Rashesh ShahRASHESH SHAH
Chairman,
Edelweiss Capital

RBI’s job is never easy because it is a constant tightrope walk between growth and managing inflation. The last whole year, RBI strove for this delicate balance, but as Governor D Subbarao has pointed out, several developments, including galloping commodity and oil prices, made inflation increasingly difficult to control.

It was important that RBI take a tough stand and it has done just that. There are times when monetary policy should not just attempt to control inflation. By raising interest rates 50 basis points while lowering its growth forecast to about 8 per cent, RBI hopes to contain inflation by reining in demand-side pressures, and anchor inflation expectations. Another welcome move is to reduce complexity by making the repo rate as the only one independently varying policy rate and making the reverse repo rate dependent on the repo rate.

Arun DuggalARUN DUGGAL
Chairman,
Shriram Capital

The Reserve Bank of India’s Monetary Policy Statement for 2011-12, with a 50 basis points increase in the repo rate, gives a clear signal that the central bank is committed to deal with the inflation issue with a firm hand. Inflation has been stubbornly high for over a year despite eight policy interest rate increases by RBI. High commodity prices, particularly of oil, are likely to continue the inflationary pressure in the near term. Under the circumstances, it is entirely appropriate that RBI continues with its proactive monetary policy measures like increase in the repo and reverse repo rates to bring down inflation and inflation expectations.

We must accept that there is no free lunch. These actions are likely to slow down growth in the near term, and we will see a fall in demand of various goods and services. The stock market will also remain subdued in the near term.

 

Kaku NakhateKAKU NAKHATE
Country Head (India),
Bank of America-Merrill Lynch

We think RBI Governor Subbarao has done a good job in balancing the challenges of fighting inflation, and at the same time protecting economic growth. Given that inflation will likely average over 8 per cent this year, we clearly need to tighten. After all, higher inflation will only put growth in peril in the future if inflation expectations go up. At the same time, the governor has remained conscious of the downward risks to growth.

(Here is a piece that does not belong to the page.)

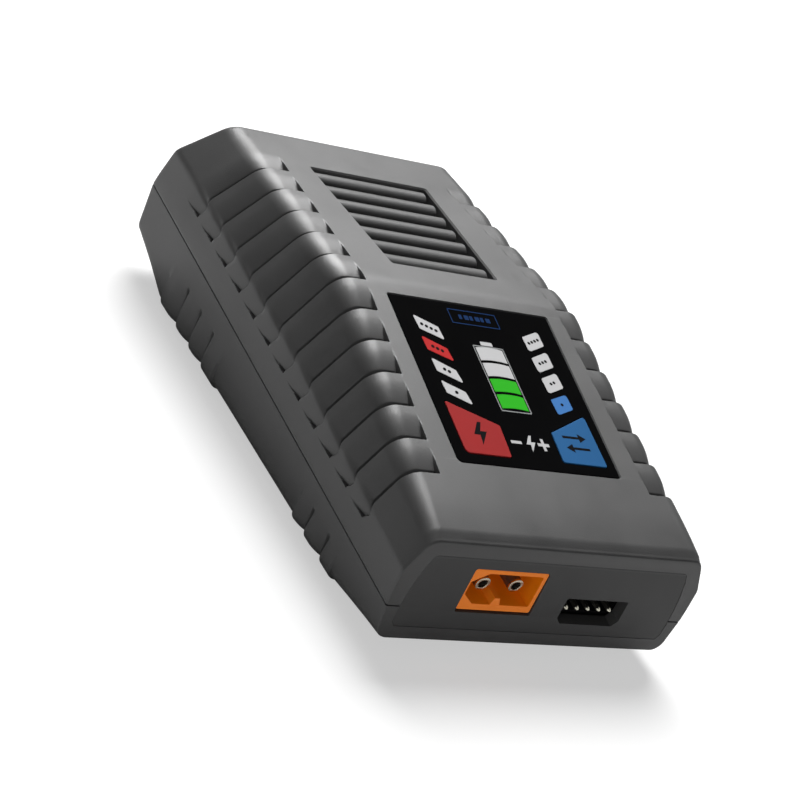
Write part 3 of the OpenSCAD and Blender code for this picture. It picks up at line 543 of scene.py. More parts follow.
def low_half(y):
    """The lower shell's +x side at y, from the seam to the middle: x, z, shift along y."""
    def wall_x(z):
        return LOW_X - LOW_LEAN * (SEAM - z)

    floor_z, radius = float(bottom_z(y)), float(bottom_radius(y))
    side = unit([LOW_LEAN, 1.0])
    centre = corner_centre(wall_x(floor_z), floor_z, side * [1, 1], radius)
    pad_z = float(table(y, [[0, 2.6], [10, 1.2], [17, 0.5], [31, 0.2], [68, -0.8],
                            [92, -1.2], [104, -0.6], [109, 0.8]])) + 2.2
    bend = np.linspace(math.radians(-9.65), math.radians(-90), 15)
    path = np.array([(wall_x(pad_z), pad_z), *arc(centre, radius, bend), (26.15, floor_z)])
    total = path_length(path)
    s = np.r_[0, 0.08, 0.16, 0.25, np.linspace(0.5, total - 0.5, 30),
              total - np.array([0.25, 0.16, 0.08, 0])]
    points, normal = resample(path, s)
    end = smooth((total - s) / 0.25)
    raised = float(pad(y))
    groove = line = 0.0
    if raised > 0:
        groove = deepest(wave, y, LOW_VALLEYS, LOW_DEPTH, LOW_RAMP)
        line = deepest(slot_depth, y, LOW_VALLEYS, 0.55, 0.55, 0.85)
    sunk = (groove * smooth(s / 4.0) + line * smooth((s - 0.3) / 1.4)) * end
    # the normals point inward here
    band = points - normal * (raised * smooth(s / 5.5) - sunk)[:, None]
    middle_z = 0.5 * (pad_z + 5.6)
    wall = np.array([
        (32.72, SEAM), (32.9, SEAM - 0.05), (32.98, SEAM - 0.16), (LOW_X - 0.07, SEAM - 0.45),
        (wall_x(middle_z), middle_z), (wall_x(pad_z + 0.3), pad_z + 0.3)])
    flat = np.array([
        (25.0, floor_z - raised), (20, floor_z - raised), (14.35, floor_z - raised),
        (14.2, floor_z - 0.5 * raised), (14.05, floor_z), (8, floor_z), (0, floor_z)])
    points = np.concatenate([wall, band, flat])
    return np.c_[points, np.zeros(len(points))]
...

We welcome the acceptance of the recommendations of the Deepak Mohanty group which will help to make monetary policy more transparent. Introduction of CDS curve is an important step for the bond market development and as this benchmark gets established will help Indian corporate borrow more efficiently. In fact, a good CDS curve only furthers the confidence of investors to price INR credit efficiently.

Keki MistryKEKI MISTRY
Vice Chairman & CEO,
HDFC

In a bid to clamp on inflation, RBI has deviated from its earlier calibrated stance of increasing the repo and reverse repo rates by 25 basis points each to a more aggressive 50-bps increase. While this was not unexpected and markets had largely factored in the increase, RBI has clearly elucidated the need for inflation to be reined in as quickly as possible.

As a cautious measure, RBI has opted to increase provisioning requirements for non-performing assets of banks. While this may put pressure on banks’ margins, this should be viewed as the regulator’s attempt to strengthen the prudential framework and ensuring that banks have sufficient cushion in case of deteriorating asset quality.

The increase in the savings bank deposit rate to four per cent with immediate effect would, to some extent, protect savers against the persistently high inflation rate.